Is Punch Bowl Falls open after the Eagle Creek Fire?

Yes — fully reopened. The 2017 Eagle Creek Fire burned much of the area, but the Eagle Creek Trail and Punch Bowl viewing spur were reopened by 2019. Watch for falling burned trees in high winds even years later. The trail is clearer and the canyon walls more visible than pre-fire.

Do I need a permit to hike to Punch Bowl Falls?

A $5 Northwest Forest Pass is required for the Eagle Creek trailhead (or $30 annual). No timed-entry permit needed — unlike Multnomah Falls. Day-use parking lot fills by 9am on summer weekends.

How tall is Punch Bowl Falls?

Punch Bowl Falls is 36 feet tall — modest by Gorge standards (Multnomah is 541 ft) but the visual impact is much larger than the height suggests because of the perfectly circular plunge pool and basalt amphitheater. The pool is about 75 feet wide.

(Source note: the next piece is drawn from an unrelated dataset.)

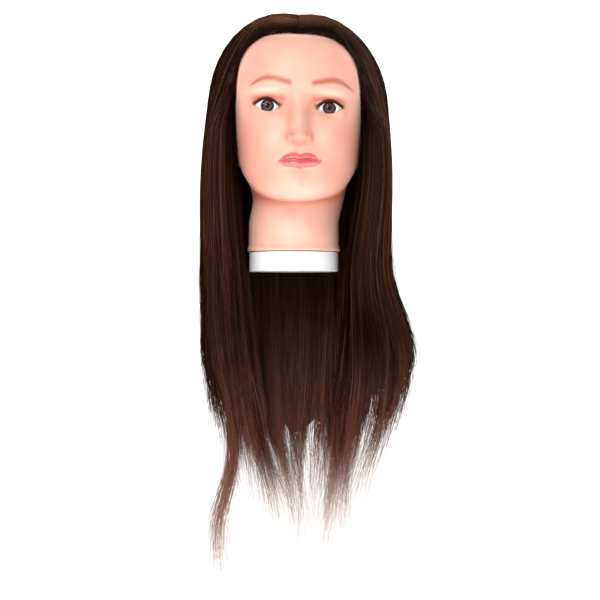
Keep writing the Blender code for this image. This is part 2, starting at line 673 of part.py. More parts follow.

Are dogs allowed at Punch Bowl Falls?

Yes, on leash. Eagle Creek Trail is US Forest Service land (not National Park), so leashed dogs are permitted the whole way. The basalt rock is hard on paws — carry water and consider booties on hot summer days.

When is the best time to visit Punch Bowl Falls?

May through October for the swimming pool experience. April-May for peak waterfall volume (snowmelt). September-October for fewer crowds and cleaner light for photography. Winter access is possible but the cable-ledge section gets icy — multiple rescues per year. The trail closes briefly during heavy snow.

What's the difference between Punch Bowl Falls and Punchbowl Falls?

Punch Bowl Falls (the famous Oregon one, on Eagle Creek) is what most search results are about. There's also a smaller Punchbowl Falls in OR's Hood River area (no Eagle Creek connection) and Punchbowl Falls in Arkansas. When people say 'Oregon punchbowl' they mean the Eagle Creek one.

Is there a viewing platform or just bushwhack?

There's a maintained viewing spur off the main Eagle Creek Trail at mile 2.1, with a railing overlook above the falls. The descent to the pool itself is unmaintained scramble — steep, slippery, not for kids or dogs. Most visitors enjoy the falls from the overlook.